Some records:
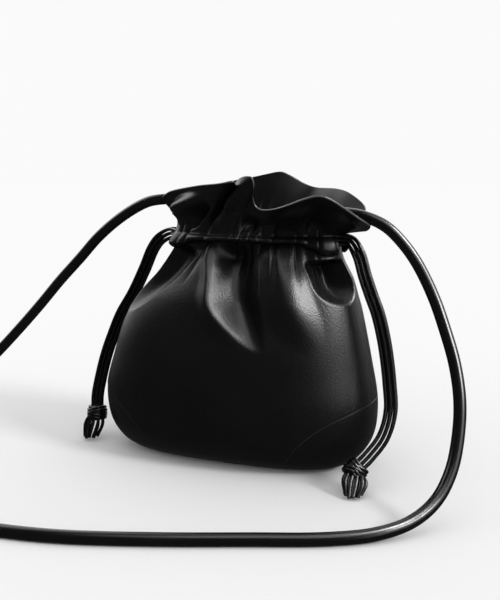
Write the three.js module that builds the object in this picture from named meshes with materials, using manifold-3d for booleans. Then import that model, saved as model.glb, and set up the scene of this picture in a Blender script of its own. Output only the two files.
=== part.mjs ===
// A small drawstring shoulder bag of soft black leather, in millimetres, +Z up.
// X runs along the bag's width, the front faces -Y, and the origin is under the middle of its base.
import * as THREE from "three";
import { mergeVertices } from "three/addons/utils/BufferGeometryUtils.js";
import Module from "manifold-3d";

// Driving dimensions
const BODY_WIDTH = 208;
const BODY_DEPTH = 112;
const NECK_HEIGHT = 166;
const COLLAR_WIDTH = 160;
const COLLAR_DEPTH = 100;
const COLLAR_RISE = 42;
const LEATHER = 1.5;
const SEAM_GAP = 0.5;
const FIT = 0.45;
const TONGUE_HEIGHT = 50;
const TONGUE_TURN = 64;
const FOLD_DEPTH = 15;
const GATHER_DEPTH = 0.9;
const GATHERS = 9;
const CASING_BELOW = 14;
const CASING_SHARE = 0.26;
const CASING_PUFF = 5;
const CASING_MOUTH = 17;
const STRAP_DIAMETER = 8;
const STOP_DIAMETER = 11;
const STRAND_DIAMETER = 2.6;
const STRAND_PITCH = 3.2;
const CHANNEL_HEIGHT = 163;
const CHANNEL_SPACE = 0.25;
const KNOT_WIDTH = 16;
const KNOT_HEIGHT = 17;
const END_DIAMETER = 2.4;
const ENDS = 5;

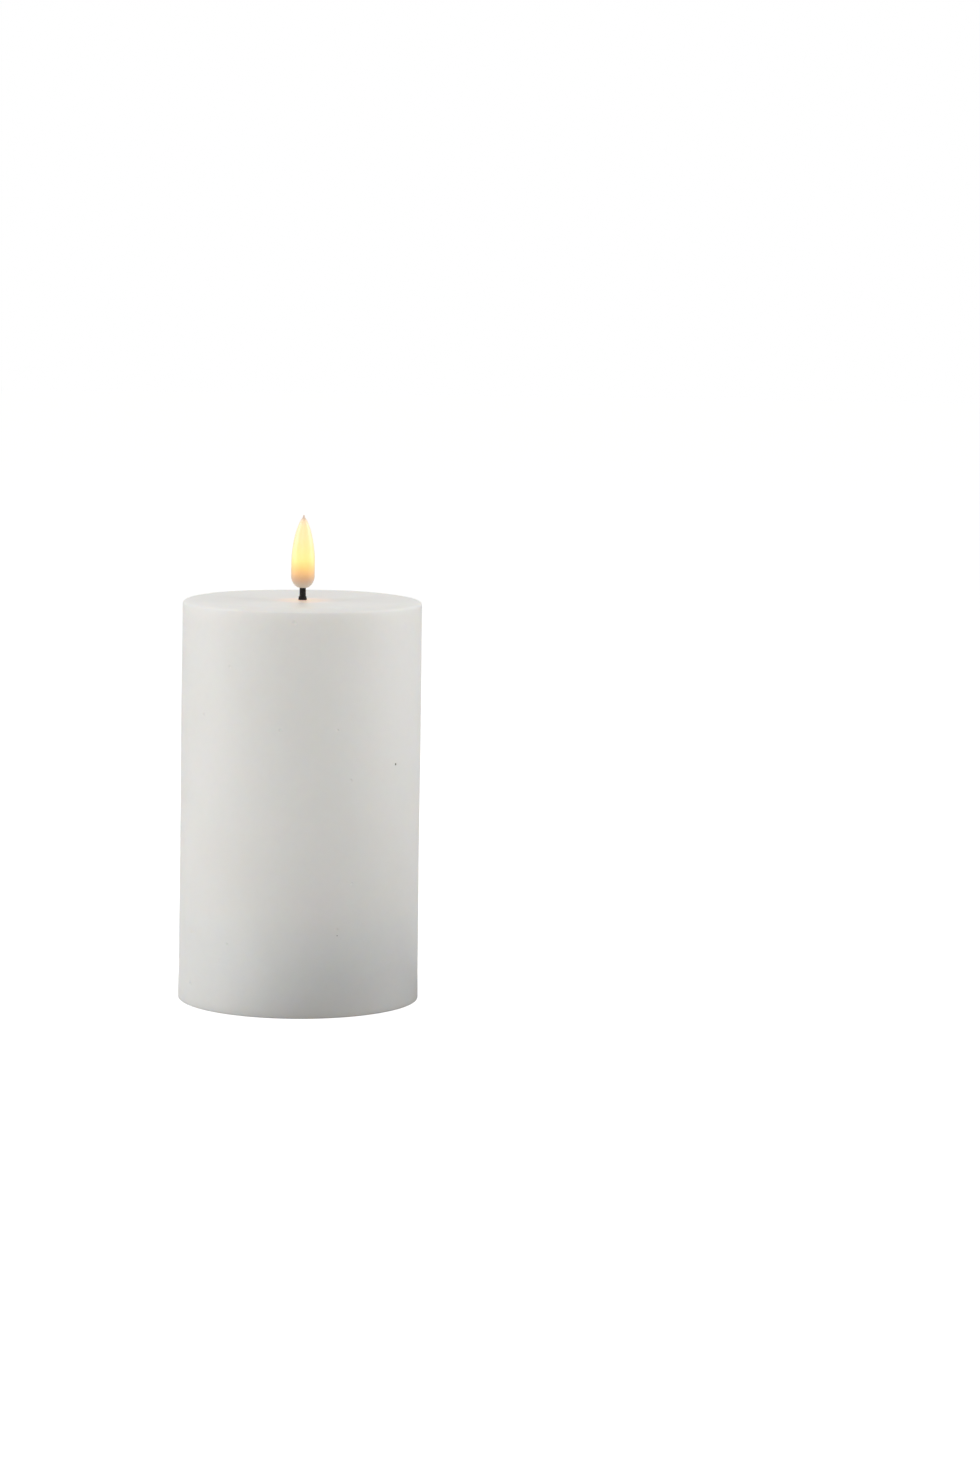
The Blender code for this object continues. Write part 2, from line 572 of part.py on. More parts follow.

### Do this
Find the word "manifold" and list each line it appears in.

### Solved exercise
Write the three.js module that builds the object in this picture from named meshes with materials, using manifold-3d for booleans. Then import that model, saved as model.glb, and set up the scene of this picture in a Blender script of its own. Output only the two files.
import Module from "manifold-3d";